Ace menerangkan Muhammadiyah penjelmaan dari sebuah ide dan gagasan kiai visioner, menggebrak dunia di zamannya hingga mampu membuat ketar-ketir kekuasaan global dari bangsa eropa.
Hal itu semua berangkat dari kekuatan berjamaah dalam menengakkan kebaikan dan kebenaran syariat Islam sebagai sumber dari segala sumber kehidupan manusia di muka bumi.
Maka Bulan Ramadan sangat identik dengan waktu turunnya wahyu Allah Ta’ala yang dikenal Alquran, diyakini benar sejak wahyu Allah Ta’ala diturunkan kecepatan pembangunan sebuah peradaban dunia terus melesat di bawah sosok kepemimpinan manusia brilian di tanah arab nabiyullah Muhammad SAW, hingga kini dan yang akan datang.
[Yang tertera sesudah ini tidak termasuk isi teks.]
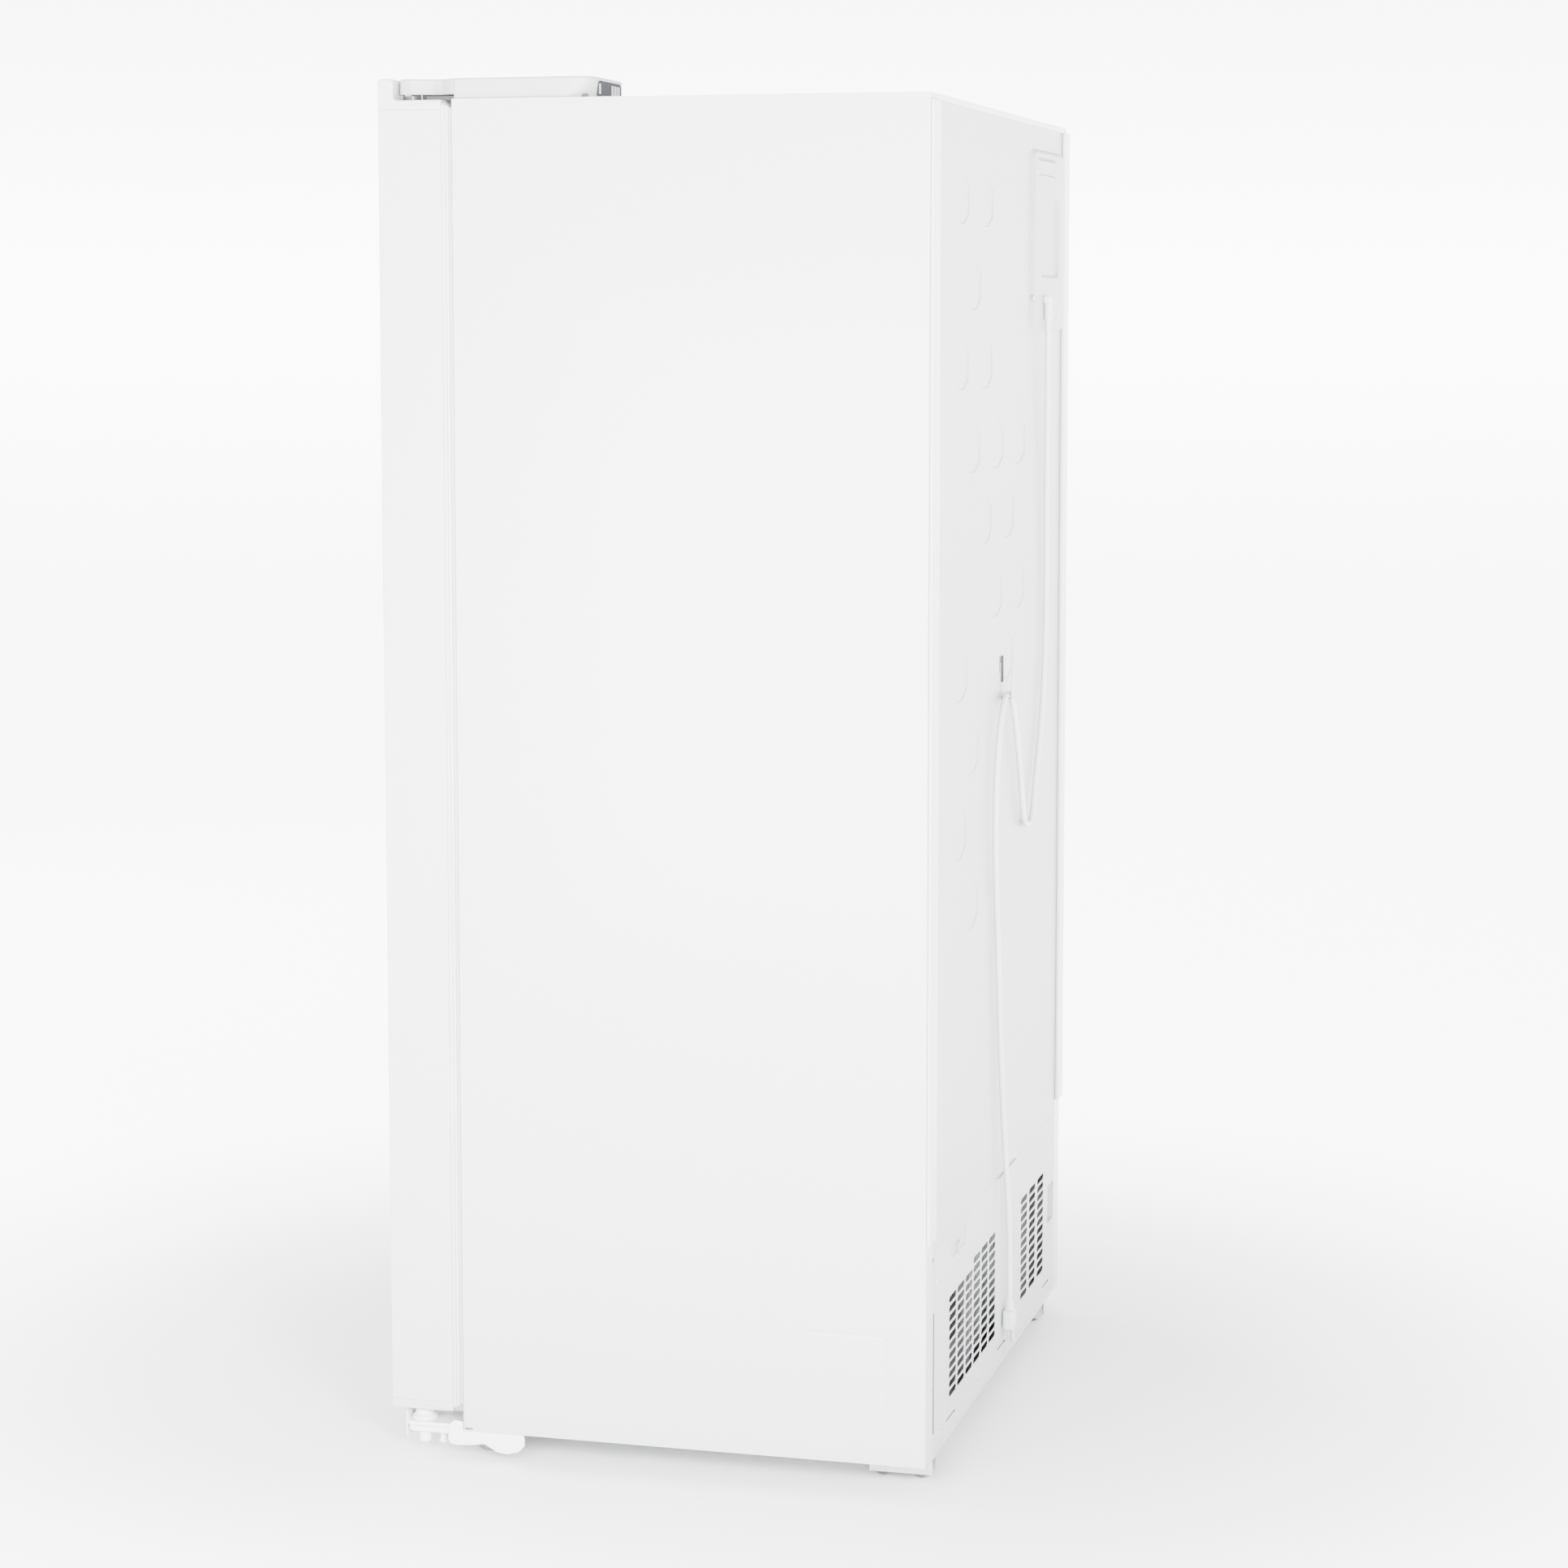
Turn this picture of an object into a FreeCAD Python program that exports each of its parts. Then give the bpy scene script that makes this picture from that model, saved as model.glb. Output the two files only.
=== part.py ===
import FreeCAD, Part
import math
import operator
import os
from types import SimpleNamespace

import Sketcher
from FreeCAD import Placement, Rotation, Vector

# Side by side refrigerator, in millimetres.  The origin is on the floor under the middle of
# the body: +X is to the right seen from the front, -Y is the door side and +Z is up.

SIZES = {
    # steel case
    "case_width": 912,
    "case_front": 260,
    "case_rear": 352,
    "case_bottom": 38,
    "case_top": 1744,
    "sheet": 0.8,
    "front_flange": 20,
    "rear_flange": 37.5,
    "hem_proud": 5.2,
    "hem_rise": 4,
    "hem_drop": 8,
    "base_gauge": 1.5,
    "base_lip": 34,
    # insulated walls and the two compartments
    "liner": 2,
    "side_wall": 48,
    "back_wall": 70,
    "top_wall": 60,
    "floor_wall": 62,
    "partition_centre": -60,
    "partition_width": 64,
    "bay_depth": 202,
    "bay_height": 280,
    "bay_wall": 54,
    "shelf_gauge": 4,
    "shelf_front": 150,
    "shelf_play": 2,
    "shelf_first_rise": 267,
    "shelf_top_space": 264,
    # doors
    "door_depth": 84,
    "seal_gap": 14,
    "seal_play": 0.3,
    "seal_width": 20,
    "door_lift": 24,
    "door_drop": 0.5,
    "door_split": 8,
    "cap_height": 12.5,
    "lip_rise": 26,
    "lip_depth": 21,
    "bin_lift": 68,
    "bin_drop": 563.5,
    "bin_depth": 80,
    "bin_height": 95,
    "bin_wall": 2.5,
    "rib_width": 14,
    "rib_inset": 64,
    "handle_low": 620,
    "handle_high": 1320,
    "handle_mouth": 18,
    "handle_width": 32,
    "handle_depth": 40,
    "handle_wall": 2,
    # hinges
    "pin_inset": 25,
    "pin_setback": 61,
    "pin_radius": 5,
    "pin_play": 0.08,
    "pin_depth": 10,
    "hinge_gauge": 5,
    "lobe_radius": 14,
    "neck_width": 27,
    "cover_width": 130,
    "cover_length": 184,
    "cover_lift": 7,
    "cover_rise": 26,
    "cover_wall": 2.5,
    # drawers
    "drawer_front": 135,
    "drawer_wall": 3,
    "drawer_play": 4,
    "drawer_top_play": 13,
    # feet
    "leg_inset": 60,
    "leg_setback": 20,
    "leg_radius": 5,
    "leg_foot": 18,
    "foot_height": 10,
    "thread_play": 0.05,
    "roller_inset": 83,
    "roller_radius": 12,
    "roller_width": 14,
    "roller_setback": 72,
    "roller_pitch": 50,
    "axle_radius": 3,
    "axle_play": 0.05,
    # covers at the back
    "cover_overlap": 7,
    "cover_gap": 4,
    "panel_drop": 22,
    "slot_height": 9,
    "slot_pitch": 12.4,
    "slot_lift": 49.5,
    "slot_rows": 12,
    "box_inset": 42,
    "box_width": 228,
    "box_drop": 38,
    "box_height": 255,
    "box_raise": 6,
    "box_wall": 1.2,
    "side_screw_inset": 56,
    "side_screw_drop": 41,
    # machinery
    "compressor_x": 250,
    "compressor_radius": 72,
    "fan_x": 100,
    "fan_lift": 102,
    "fan_tip": 68,
    "fan_play": 5,
    "cold_fan_tip": 55,
    "coil_space": 92,
    "coil_rise": 78,
    "coil_height": 290,
    "fan_over_coil": 260,
    "vent_drop": 80,
    "vent_roof_drop": 164,
    # power cord
    "cord_diameter": 8,
}

# The cord's route from its gland to the plug: x, y, z of each point, chosen by hand.
CORD_ROUTE = [
    (-263.0, 363.5, 1469.0),
    (-266.0, 363.0, 1412.0),
    (-271.0, 362.0, 1353.0),
    (-277.0, 360.5, 1293.0),
    (-282.5, 359.5, 1232.0),
    (-287.0, 359.0, 1171.0),
    (-288.5, 359.0, 1110.0),
    (-287.0, 359.0, 1049.0),
    (-281.0, 359.0, 989.0),
    (-268.0, 359.0, 931.0),
    (-244.0, 359.2, 877.0),
    (-214.0, 359.6, 826.0),
    (-190.0, 360.0, 771.0),
    (-131.0, 360.4, 769.0),
    (-108.0, 360.6, 823.0),
    (-84.0, 360.8, 878.0),
    (-55.0, 361.0, 932.0),
    (-21.0, 361.4, 968.0),
    (17.0, 361.4, 968.0),
    (48.0, 361.0, 934.0),
    (65.0, 360.4, 878.0),
    (71.5, 359.8, 813.0),
    (66.0, 359.4, 748.0),
    (55.5, 359.0, 690.0),
    (44.0, 359.0, 632.0),
    (35.0, 359.0, 573.0),
    (26.5, 359.0, 513.0),
    (16.5, 359.4, 453.0),
    (6.5, 360.2, 395.0),
    (-3.0, 361.6, 337.0),
    (-13.0, 363.2, 281.0),
    (-20.5, 364.2, 228.0),
    (-24.0, 364.6, 176.0),
    (-25.0, 364.6, 127.0),
]
CORD_BEND_SHARE = 0.45

VENT_COLUMNS = [(16 + 51 * column, 46) for column in range(6)]
VENT_COLUMNS += [(-336 + 62 * column, 50) for column in range(3)]
SHELF_COUNT = 4
BIN_COUNT = 4
# Screw places: inward from the box's right edge and up from its bottom edge, then across from
# the middle of the case and up from its bottom.
BOX_SCREWS = ((34, 223), (153, 223), (4.5, 49), (165, 28))
BAY_SCREWS = ((232, 24), (132, 24), (-316, 24))
SCREW_RADIUS = 4

doc = FreeCAD.newDocument("refrigerator")
nodes = {}


# ---------------------------------------------------------------- sizes and expressions

class Size:
    """A number together with the sheet expression that gives it."""

    def __init__(self, value, text):
        self.value = value
        self.text = text

    def __add__(self, other):
        return combine(self, "+", other)

    def __radd__(self, other):
        return combine(other, "+", self)

    def __sub__(self, other):
        return combine(self, "-", other)

    def __rsub__(self, other):
        return combine(other, "-", self)

    def __mul__(self, other):
        return combine(self, "*", other)

    def __rmul__(self, other):
        return combine(other, "*", self)

    def __truediv__(self, other):
        return combine(self, "/", other)

    def __neg__(self):
        return combine(0, "-", self)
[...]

"Fisik atau jasadnya telah tiada, tetapi karya peradaban Islam telah mengubah dunia yang sempat jahiliah menjadi obor pencerah peradaban yang mencerahkan. Hal sama, pada sosok Kiai Dahlan dari tanah ibu pertiwi, menjadi salah satu yang mampu menjadikan diri sebagai pewaris nabiyullah yang pantas dan terpercaya menerimanya dan itu dibuktikan dengan karya nyata perjuangan menegakkan syariat Islam di atas segalanya," ungkap Ace.
Umat Islam diharapkan harus menyadari betul, jika Ramadan ini benar-benar menjadikan bulan berkemajuan dan memajukan. Setiap muslim harus mampu mengambil hikmah dan ibrah ta’abudi vertikal dan horizontal tidak berhenti dalam menahan haus dan lapar.
Tidak sekedar menahan hawa nafsu keburukan bersifat sementara. Namun, di dalam bulan suci Ramadan ada cahaya memancar memberikan petunjuk dan menerangi alam dunia.
"Kita sebagai manusia harus mampu menciptakan ide-ide brilian dari semburan cahaya yang memancar disaat bulan Ramadan tiba," sebut Ace.
Satu ayat dari sekian ribuan ayat yang tertulis dapat dijadikan titik tolak sebuah peradaban yang dibangun. Sebagaimana Nabi Muhammad SAW telah menanamkan dasar-dasar peradaban dunia dari satu ayat hingga sempurna dalam satu mushaf Alquran.
Begitupun Kiai Dahlan berupaya keras meneladani nabi panutan jungjunan alam sebagai penutup para nabi sebelumnya.
Kiai Dahlan menjadikan titik tolak peradaban dari QS Ali Imran dan Al-Maun yang mampu melahirkan puluhan ribu amal usaha sebagai media pembangunan sebuah peradaban, khususnya di negara kesatuan Republik Indonesia.